Yayoi Kusama's work has transcended two of the most important art movements of the second half of the twentieth century: pop and minimalism. Her highly influential career spans paintings, performances, room-size presentations, outdoor sculptural installations, literary works, films, fashion, design, and interventions within existing architectural structures, which allude at once to microscopic and macroscopic universes.
Born in 1929 in Matsumoto, Japan, Kusama’s work has been featured widely in both solo and group presentations. She presented her first solo show in her native Japan in 1952. In the mid-1960s, she established herself in New York as an important avant-garde artist by staging groundbreaking and influential happenings, events, and exhibitions. Her work gained widespread recognition in the late 1980s following a number of international solo exhibitions, including shows at the Center for International Contemporary Arts, New York and the Museum of Modern Art, Oxford, England, which both took place in 1989. She represented Japan in 1993 at the 45th Venice Biennale to much critical acclaim.
Major touring surveys include those organized by the Los Angeles County Museum of Art and The Museum of Modern Art, New York (1998); Le Consortium, Dijon, France (2000); National Museum of Modern Art, Tokyo (2004); and the Museum Boijmans Van Beuningen, Rotterdam (2008). Her work was the subject of a large-scale and well-received retrospective, which traveled from 2011 to 2012 to the Museo Nacional Centro de Arte Reina Sofía, Madrid; Centre Georges Pompidou, Paris; Tate Modern, London; and the Whitney Museum of American Art, New York. From 2012 through 2015, three major museum solo presentations of the artist’s work, Eternity of Eternal Eternity, A Dream I Dreamed, and Infinite Obsession simultaneously traveled to major museums throughout Japan, Asia, and Central and South America—all of which drew record-breaking attendances. In 2015, the Louisiana Museum of Modern Art in Humlebæk, Denmark organized a comprehensive overview of Kusama’s practice, including works that span the full length of her career. The show traveled to Henie-Onstad Kunstsenter, Høvikodden, Norway; Moderna Museet, Stockholm; and Helsinki Art Museum. In 2017, The National Art Center in Tokyo hosted My Eternal Soul, a solo exhibition featuring over 130 paintings from the artist’s series of the same title, which she began in 2009, as well as works that span her entire career.

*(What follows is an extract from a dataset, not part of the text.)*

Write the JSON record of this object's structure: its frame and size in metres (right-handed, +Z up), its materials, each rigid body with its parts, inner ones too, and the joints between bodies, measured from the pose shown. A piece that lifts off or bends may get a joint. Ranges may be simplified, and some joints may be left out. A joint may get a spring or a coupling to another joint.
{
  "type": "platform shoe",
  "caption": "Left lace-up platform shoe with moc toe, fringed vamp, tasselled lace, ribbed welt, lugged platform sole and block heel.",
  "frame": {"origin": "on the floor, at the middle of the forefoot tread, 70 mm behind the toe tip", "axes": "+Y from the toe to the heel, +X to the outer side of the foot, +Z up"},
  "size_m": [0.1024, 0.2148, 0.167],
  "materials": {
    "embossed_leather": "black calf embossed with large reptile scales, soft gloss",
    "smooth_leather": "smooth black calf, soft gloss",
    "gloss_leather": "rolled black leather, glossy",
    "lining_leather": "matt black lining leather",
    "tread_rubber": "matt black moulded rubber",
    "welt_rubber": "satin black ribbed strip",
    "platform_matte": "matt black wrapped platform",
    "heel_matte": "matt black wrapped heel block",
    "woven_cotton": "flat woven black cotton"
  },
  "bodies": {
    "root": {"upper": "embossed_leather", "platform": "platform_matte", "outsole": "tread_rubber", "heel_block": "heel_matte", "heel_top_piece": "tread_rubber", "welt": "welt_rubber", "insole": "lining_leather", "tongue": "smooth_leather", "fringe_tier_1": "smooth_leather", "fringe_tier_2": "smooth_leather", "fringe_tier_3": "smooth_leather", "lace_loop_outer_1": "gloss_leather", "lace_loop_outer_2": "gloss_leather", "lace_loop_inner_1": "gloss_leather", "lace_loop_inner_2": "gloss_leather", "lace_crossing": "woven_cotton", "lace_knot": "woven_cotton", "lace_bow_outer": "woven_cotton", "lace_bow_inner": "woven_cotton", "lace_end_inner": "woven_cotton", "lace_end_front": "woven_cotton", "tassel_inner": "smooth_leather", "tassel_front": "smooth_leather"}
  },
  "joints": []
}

Currently on view at the Museum of Modern and Contemporary Art in Nusantara (Museum MACAN), Jakarta is Yayoi Kusama: Life is the Heart of the Rainbow (through September 9, 2018). The exhibition is organized by the National Gallery of Singapore and Queensland Art Gallery | Gallery of Modern Art, Brisbane, Australia, where it was previously on view. This marks the first large-scale exhibition of Kusama’s work presented in Southeast Asia.

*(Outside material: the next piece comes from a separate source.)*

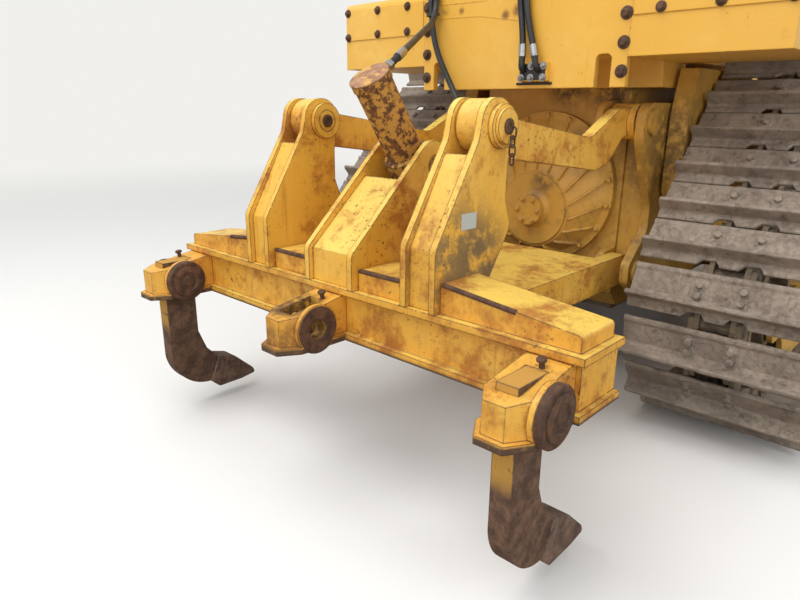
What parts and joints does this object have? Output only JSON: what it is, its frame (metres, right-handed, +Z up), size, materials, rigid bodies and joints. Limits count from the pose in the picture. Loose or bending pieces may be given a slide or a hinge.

Opening in July 2018 at The Cleveland Museum of Art will be Yayoi Kusama: Infinity Mirrors, a major survey of the artist’s work. The show was first on view at the Hirshhorn Museum and Sculpture Garden, Washington, DC, followed by the Seattle Art Museum, The Broad, Los Angeles, and the Art Gallery of Ontario, Toronto. It will tour through 2019 to High Museum of Art, Atlanta, Georgia.
A museum dedicated to the artist’s work, Yayoi Kusama Museum, opened October 1, 2017 in Tokyo with the inaugural exhibition Creation is a Solitary Pursuit, Love is What Brings You Closer to Art. Currently on view through August 31, 2018 is Here, Now, I have Reached the Grandest Start of My Life, which showcases Kusama’s early drawings and watercolor works.
Kusama joined David Zwirner in early 2013. The gallery's inaugural exhibition in 2013 with the artist, titled I Who Have Arrived In Heaven, spanned all three spaces at West 19th Street in New York. Her second gallery solo show was held at David Zwirner, New York in 2015. Two concurrent solo exhibitions of work by the artist across three gallery spaces in New York—Festival of Life at 525 and 533 West 19th Street in Chelsea and Infinity Nets at 34 East 69th Street on the Upper East Side—were on view in 2017.
Work by the artist is held in museum collections worldwide, including the Centre Georges Pompidou, Paris; Hirshhorn Museum and Sculpture Garden, Washington, DC; Los Angeles County Museum of Art; The Museum of Modern Art, New York; National Museum of Modern Art, Tokyo; Stedelijk Museum, Amsterdam; Tate Gallery, London; Walker Art Center, Minneapolis, Minnesota; Whitney Museum of American Art, New York; amongst numerous others. Kusama lives and works in Tokyo.